The significance of Sri Lanka’s maritime geography is not lost on Tokyo. A Japanese destroyer recently underwent maintenance in the Colombo Dockyard, which operates in joint collaboration with Onomichi Dockyard. The episode was historic, and not only for Japan-Sri Lanka ties; it was the first time a Japan Maritime Self-Defense Force vessel received service at any port overseas. After spending five days at Colombo Dockyard, the destroyer JS Samidare sailed to Port Blair in India’s Andaman and Nicobar Islands situated at the mouth of the Malacca Strait – a poignant example of Japan’s larger maritime security strategy.

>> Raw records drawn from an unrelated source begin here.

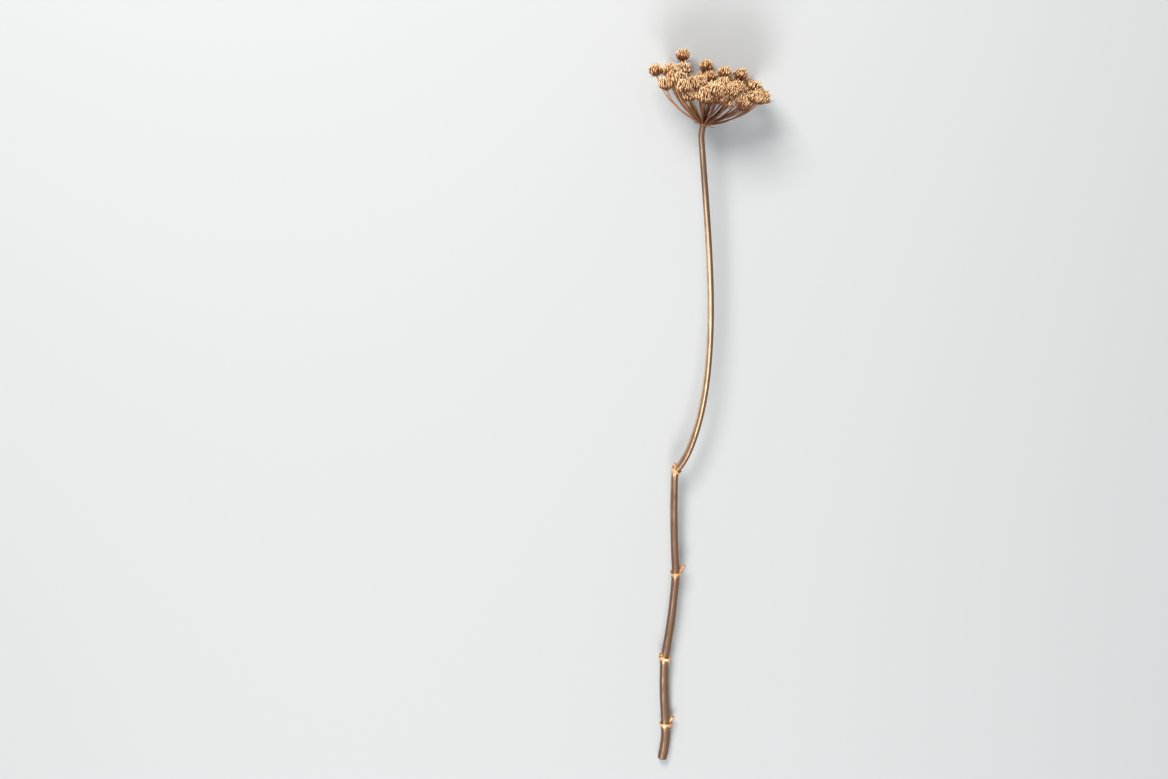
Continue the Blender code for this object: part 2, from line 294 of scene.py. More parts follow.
def stalk_radius(distance):
    """The stalk's plain radius at a distance from its cut: wide at the foot, thin at the neck."""
    return np.interp(
        distance,
        (0.0, WAIST_AT * stalk_length, stalk_length),
        (FOOT_RADIUS, WAIST_SHARE * FOOT_RADIUS, NECK_RADIUS),
    )


# How far a joint swells as a share of the radius, how far below the joint, and over what length.
SWELL, SWELL_BELOW, SWELL_OVER = 0.13, 1.5 * MM, 4.0 * MM
LEDGE, LEDGE_BELOW, LEDGE_OVER = 0.12, 0.8 * MM, 1.0 * MM
RIB_COUNT, RIB_DEPTH, RIB_TURN = 10, 0.03, 1.0
FINE_RIB_COUNT, FINE_RIB_DEPTH = 30, 0.011
RIBS_LOST, RIBS_LOST_AT = 0.6, 0.1
STRAIGHT_RADIUS = 4.0 * MM
WAVER, WAVER_SIZE, WAVER_STRETCH = 0.012, 2.5 * MM, np.array([1.0, 1.0, 0.15])
KNOBS, KNOBS_AT, KNOB_SIZE = 0.05, 0.08, 0.9 * MM

# Where along the stalk each thickness of paint is reached, and what is added to it.
PAINT_AT, PAINT_THERE = (0.0, 0.3, 0.6, 0.82, 0.93), (0.06, 0.2, 0.42, 0.38, -0.3)
SPRAYED_SIDE, SIDE_PAINT = 2.0, 0.22
# Lengthwise streaks: partly thicker and thinner paint, partly painted highlight lines.
STREAKS_AND_SHEEN, STREAK_SIZE, STREAK_STRETCH = 0.34, 1.2 * MM, np.array([1.0, 1.0, 0.012])
JOINT_PAINT, LEDGE_PAINT, BARE = 4.0, 0.6, -0.3

# The cut's rings: each one's share of the stalk's radius, and its depth. The inner three are pith.
CUT_SHARE = np.array([0.1, 0.4, 0.62, 0.86])[:, None, None]
CUT_SUNK = np.array([1.3, 1.1, 0.35, 0.02])[:, None, None] * MM
CUT_ROUGH, CUT_GRAIN, PITH_RINGS = 0.12 * MM, 0.5 * MM, 3


def bell(distance, below, over):
    """A smooth bump of height 1 below each joint, exp(-x * x), summed over the joints."""
    return np.exp(-(((distance + below) / over) ** 2)).sum(axis=1)


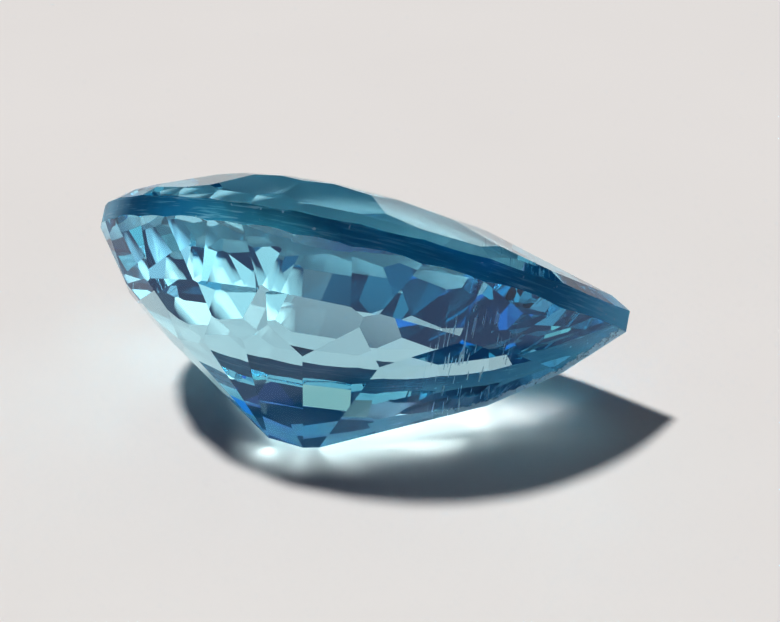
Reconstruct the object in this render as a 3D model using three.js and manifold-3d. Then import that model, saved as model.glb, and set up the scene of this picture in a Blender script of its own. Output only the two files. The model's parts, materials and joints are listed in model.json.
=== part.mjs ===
/**
 * Pear-cut blue topaz gemstone, lying loose on one of its lower facets.
 *
 * The stone is one closed solid, in millimetres. It is cut as a gem cutter cuts it: a pear-shaped slab, the
 * preform, loses everything outside one flat facet after another. A facet is set by the direction it faces
 * in plan (its azimuth) and by two rims of the stone that it passes through, an outer and an inner one.
 *
 * Stone frame: +X from the round head to the point, +Z up through the table, Z = 0 at the girdle's lower
 * edge, and the origin at the widest place. The finished stone is then turned so that one facet beside the
 * culet lies flat on Z = 0, with the stone's length along +X.
 */
import * as THREE from 'three';
import { mergeVertices } from 'three/addons/utils/BufferGeometryUtils.js';
import Module from 'manifold-3d';

// Outline seen from above: a half-ellipse head, and two curved sides that meet at the point.
const LENGTH = 20;
const WIDTH = 12.8;
const HEAD_LENGTH = 7.4;
const SIDE_FULLNESS = 2.1; // power of the side curve: 1 is straight, higher is fuller
const OUTLINE_STEPS = 96;

// Rims, from the table down. Each is the outline drawn in to a share of its size about the culet, at a
// height above the girdle's lower edge.
const TABLE = { share: 0.51, height: 2.79 };
const STAR_INNER = { share: 0.48, height: 2.79 };
const STAR_OUTER = { share: 0.6, height: 2.53 };
const CROWN_BREAK_INNER = { share: 0.834, height: 1.79 };
const CROWN_MAIN_OUTER = { share: 0.937, height: 1.265 };
const STEP_INNER = { share: 0.934, height: 1.265 };
const GIRDLE_TOP = { share: 1, height: 0.8 };
const GIRDLE_MAIN = { share: 0.993, height: 0 };
const GIRDLE_BREAK = { share: 0.99, height: 0 };
const UPPER_BREAK_INNER = { share: 0.84, height: -1.89 };
const UPPER_MAIN_INNER = { share: 0.823, height: -1.94 };
const MIDDLE_INNER = { share: 0.618, height: -3.33 };
const MIDDLE_SWELL = 0.077; // how much further out the main facets' middle rim lies towards the point
const CULET_DEPTH = 6.44;

// The culet is a short keel on the X axis. It lies forward of the widest place.
const CULET_X = 0.8;
const KEEL_TO_HEAD = 0.52;
const KEEL_TO_POINT = 1.39;

// Azimuths of the main facets in degrees, from the middle of the head round to the point, on one side.
// The other side mirrors them, and the break facets face halfway between neighbouring mains.
const MAIN_AZIMUTHS = [180, 157, 130, 107, 86, 65.5, 46];
const BREAK_AZIMUTHS = MAIN_AZIMUTHS.slice(1).map((angle, i) => (angle + MAIN_AZIMUTHS[i]) / 2);
const REST_BREAK = 4; // the stone lies on the culet facet at this break, on the +Y side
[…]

While China has already showcased some flagship projects in Bay of Bengal under the banner of the Belt and Road Initiative, Japan remains a potent force in infrastructure financing by emphasizing the global standards of openness, transparency, economic efficiency taking into account life-cycle cost, and debt sustainability.

Despite the geostrategic significance of the Bay of Bengal, regional economic integration supported by quality infrastructure and investment leaves much to be desired. For the Bay of Bengal to realize its full strategic and economic potential, Tokyo’s recent initiative, the Northeast India-Bay of Bengal Industrial Value Chain, may be the centerpiece demonstrating Japan’s “three I” strategy at work.

However, it will not be easy to make good on these ambitions. Third country cooperation has to navigate not just complex geopolitics as well as the domestic political dynamics in each of the Bay of Bengal states, but also soft infrastructure hurdles including non-tariff barriers, advancing trade facilitation and cross-border customs logistics.